▶ WHAT NEEDS TO BE DONE
Single out the lines that include the word "Vector". Copy them.

─── ENTRIES SUPPLIED ───

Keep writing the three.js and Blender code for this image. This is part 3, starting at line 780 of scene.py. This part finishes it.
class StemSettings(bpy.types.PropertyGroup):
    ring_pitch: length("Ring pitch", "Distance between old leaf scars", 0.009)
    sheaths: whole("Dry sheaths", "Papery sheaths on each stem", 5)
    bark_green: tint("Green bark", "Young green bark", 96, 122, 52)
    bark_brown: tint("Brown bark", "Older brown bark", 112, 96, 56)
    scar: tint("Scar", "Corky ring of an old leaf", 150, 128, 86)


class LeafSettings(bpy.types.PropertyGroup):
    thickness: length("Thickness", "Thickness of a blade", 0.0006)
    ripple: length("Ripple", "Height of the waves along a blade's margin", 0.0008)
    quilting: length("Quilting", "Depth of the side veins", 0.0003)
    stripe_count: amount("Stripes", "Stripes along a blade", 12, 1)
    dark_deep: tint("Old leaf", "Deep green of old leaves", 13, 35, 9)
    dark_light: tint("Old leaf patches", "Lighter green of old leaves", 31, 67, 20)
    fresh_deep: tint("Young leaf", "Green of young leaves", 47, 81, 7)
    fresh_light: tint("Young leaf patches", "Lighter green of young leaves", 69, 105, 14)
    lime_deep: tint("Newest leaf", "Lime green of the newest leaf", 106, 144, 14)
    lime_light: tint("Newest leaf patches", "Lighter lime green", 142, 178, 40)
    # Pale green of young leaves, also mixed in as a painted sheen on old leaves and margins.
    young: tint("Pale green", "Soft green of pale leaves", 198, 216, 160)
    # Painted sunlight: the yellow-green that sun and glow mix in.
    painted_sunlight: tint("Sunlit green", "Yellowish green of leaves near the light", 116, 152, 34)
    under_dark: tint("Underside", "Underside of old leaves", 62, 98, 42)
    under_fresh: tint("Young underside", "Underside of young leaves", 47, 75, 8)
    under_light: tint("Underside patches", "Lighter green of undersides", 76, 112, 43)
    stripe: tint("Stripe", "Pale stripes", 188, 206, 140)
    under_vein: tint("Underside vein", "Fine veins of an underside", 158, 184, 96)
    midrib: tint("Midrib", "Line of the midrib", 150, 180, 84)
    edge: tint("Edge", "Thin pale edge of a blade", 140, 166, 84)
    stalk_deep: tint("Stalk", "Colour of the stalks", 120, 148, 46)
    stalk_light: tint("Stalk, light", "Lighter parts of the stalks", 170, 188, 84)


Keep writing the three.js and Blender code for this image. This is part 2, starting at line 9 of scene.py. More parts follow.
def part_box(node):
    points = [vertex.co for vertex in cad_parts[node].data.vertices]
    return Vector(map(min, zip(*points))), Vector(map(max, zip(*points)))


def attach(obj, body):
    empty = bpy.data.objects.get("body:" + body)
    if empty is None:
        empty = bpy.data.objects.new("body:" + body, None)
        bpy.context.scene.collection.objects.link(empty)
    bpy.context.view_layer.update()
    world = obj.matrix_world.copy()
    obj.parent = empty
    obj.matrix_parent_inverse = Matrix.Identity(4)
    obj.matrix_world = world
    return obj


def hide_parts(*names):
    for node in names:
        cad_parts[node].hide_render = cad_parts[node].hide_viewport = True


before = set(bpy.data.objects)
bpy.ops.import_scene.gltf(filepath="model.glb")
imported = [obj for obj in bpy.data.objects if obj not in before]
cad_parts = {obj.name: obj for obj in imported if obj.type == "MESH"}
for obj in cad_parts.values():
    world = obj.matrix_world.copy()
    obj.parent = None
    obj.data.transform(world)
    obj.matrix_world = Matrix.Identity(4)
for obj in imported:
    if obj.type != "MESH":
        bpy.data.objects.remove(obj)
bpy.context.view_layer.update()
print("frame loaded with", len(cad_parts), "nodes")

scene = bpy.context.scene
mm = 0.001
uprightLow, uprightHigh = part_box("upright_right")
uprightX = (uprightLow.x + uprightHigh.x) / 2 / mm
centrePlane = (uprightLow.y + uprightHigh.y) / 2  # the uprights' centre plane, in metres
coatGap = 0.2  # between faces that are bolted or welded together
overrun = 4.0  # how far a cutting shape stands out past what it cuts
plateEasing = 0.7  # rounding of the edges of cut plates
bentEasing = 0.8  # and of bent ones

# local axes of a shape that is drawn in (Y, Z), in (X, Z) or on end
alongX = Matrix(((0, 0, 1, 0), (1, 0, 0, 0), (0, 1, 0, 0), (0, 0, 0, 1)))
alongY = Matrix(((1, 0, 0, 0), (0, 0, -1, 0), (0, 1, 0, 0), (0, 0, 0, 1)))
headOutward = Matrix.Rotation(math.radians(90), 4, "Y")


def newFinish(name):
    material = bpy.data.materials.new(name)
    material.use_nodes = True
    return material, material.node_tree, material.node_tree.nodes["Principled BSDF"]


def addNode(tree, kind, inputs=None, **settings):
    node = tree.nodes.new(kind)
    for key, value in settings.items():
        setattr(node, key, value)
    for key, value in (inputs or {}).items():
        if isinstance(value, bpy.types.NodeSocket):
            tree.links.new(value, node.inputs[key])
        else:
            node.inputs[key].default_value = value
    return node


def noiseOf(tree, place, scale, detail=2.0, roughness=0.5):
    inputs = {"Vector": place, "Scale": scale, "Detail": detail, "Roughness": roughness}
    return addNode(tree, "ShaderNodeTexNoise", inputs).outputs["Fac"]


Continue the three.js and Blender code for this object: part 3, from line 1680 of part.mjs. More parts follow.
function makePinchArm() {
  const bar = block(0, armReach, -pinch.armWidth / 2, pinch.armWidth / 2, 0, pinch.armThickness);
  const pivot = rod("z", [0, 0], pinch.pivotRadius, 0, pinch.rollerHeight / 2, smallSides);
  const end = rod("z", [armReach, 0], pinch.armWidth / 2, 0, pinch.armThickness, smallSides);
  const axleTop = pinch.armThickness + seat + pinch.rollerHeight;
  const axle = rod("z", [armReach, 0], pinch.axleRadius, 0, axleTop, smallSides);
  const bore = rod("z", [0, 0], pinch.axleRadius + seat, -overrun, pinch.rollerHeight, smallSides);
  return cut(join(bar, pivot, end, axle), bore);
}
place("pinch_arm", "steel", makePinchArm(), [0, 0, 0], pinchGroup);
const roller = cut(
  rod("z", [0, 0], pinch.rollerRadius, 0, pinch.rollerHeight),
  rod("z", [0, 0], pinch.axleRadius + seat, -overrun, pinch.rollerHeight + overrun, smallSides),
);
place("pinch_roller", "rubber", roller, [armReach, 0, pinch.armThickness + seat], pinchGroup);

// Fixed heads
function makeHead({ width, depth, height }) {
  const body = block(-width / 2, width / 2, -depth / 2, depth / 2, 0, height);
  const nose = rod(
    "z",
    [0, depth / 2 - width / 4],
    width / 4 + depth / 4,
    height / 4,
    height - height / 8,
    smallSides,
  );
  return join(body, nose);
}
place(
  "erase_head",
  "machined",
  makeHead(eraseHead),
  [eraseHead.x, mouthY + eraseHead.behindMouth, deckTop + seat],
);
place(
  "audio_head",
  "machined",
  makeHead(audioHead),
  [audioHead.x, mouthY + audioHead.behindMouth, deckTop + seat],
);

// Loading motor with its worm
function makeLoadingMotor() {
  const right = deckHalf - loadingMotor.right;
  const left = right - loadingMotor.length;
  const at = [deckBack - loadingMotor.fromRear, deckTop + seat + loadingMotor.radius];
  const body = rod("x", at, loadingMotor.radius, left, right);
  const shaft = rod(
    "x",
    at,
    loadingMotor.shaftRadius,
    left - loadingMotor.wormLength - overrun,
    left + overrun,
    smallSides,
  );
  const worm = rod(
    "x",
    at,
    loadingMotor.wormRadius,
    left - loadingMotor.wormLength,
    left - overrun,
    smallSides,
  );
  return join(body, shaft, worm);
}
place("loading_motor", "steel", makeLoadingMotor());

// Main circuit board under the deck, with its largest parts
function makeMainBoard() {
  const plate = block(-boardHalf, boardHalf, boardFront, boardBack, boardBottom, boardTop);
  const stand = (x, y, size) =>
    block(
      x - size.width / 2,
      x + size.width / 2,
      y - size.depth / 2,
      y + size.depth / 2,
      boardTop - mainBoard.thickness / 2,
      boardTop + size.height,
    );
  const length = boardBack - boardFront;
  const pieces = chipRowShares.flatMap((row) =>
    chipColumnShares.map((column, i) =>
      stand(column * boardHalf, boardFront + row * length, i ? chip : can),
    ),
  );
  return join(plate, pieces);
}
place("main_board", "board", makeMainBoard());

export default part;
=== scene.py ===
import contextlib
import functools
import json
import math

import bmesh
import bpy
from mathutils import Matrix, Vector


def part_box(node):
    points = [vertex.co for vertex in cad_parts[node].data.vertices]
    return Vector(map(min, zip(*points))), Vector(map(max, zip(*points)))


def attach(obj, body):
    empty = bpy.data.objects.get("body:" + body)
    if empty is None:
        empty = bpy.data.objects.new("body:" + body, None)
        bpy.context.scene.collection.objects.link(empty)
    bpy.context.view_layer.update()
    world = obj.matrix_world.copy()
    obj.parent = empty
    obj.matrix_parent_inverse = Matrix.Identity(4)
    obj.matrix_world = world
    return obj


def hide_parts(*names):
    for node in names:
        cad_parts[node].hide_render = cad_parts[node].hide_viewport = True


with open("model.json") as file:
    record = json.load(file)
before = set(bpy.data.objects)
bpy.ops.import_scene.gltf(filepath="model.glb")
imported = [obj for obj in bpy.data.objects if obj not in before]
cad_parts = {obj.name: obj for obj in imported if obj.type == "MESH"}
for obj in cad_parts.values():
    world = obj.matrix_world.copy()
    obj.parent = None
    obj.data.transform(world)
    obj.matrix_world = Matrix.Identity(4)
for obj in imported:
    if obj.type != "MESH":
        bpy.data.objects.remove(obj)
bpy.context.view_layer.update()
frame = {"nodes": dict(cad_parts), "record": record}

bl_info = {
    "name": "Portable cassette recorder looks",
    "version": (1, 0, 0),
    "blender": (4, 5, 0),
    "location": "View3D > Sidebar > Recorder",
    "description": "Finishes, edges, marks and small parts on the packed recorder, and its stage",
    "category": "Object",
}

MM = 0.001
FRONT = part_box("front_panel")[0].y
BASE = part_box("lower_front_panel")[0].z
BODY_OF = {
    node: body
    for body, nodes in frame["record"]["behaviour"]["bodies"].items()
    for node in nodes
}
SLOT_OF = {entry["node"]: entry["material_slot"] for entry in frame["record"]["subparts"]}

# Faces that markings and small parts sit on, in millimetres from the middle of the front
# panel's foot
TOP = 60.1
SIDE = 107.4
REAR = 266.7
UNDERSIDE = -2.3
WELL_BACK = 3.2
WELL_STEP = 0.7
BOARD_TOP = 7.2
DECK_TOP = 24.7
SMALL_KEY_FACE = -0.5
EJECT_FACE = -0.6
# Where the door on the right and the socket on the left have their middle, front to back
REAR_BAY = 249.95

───

▶ RESULT OF THIS EXERCISE
    return Vector(map(min, zip(*points))), Vector(map(max, zip(*points)))
    inputs = {"Vector": place, "Scale": scale, "Detail": detail, "Roughness": roughness}
from mathutils import Matrix, Vector
    return Vector(map(min, zip(*points))), Vector(map(max, zip(*points)))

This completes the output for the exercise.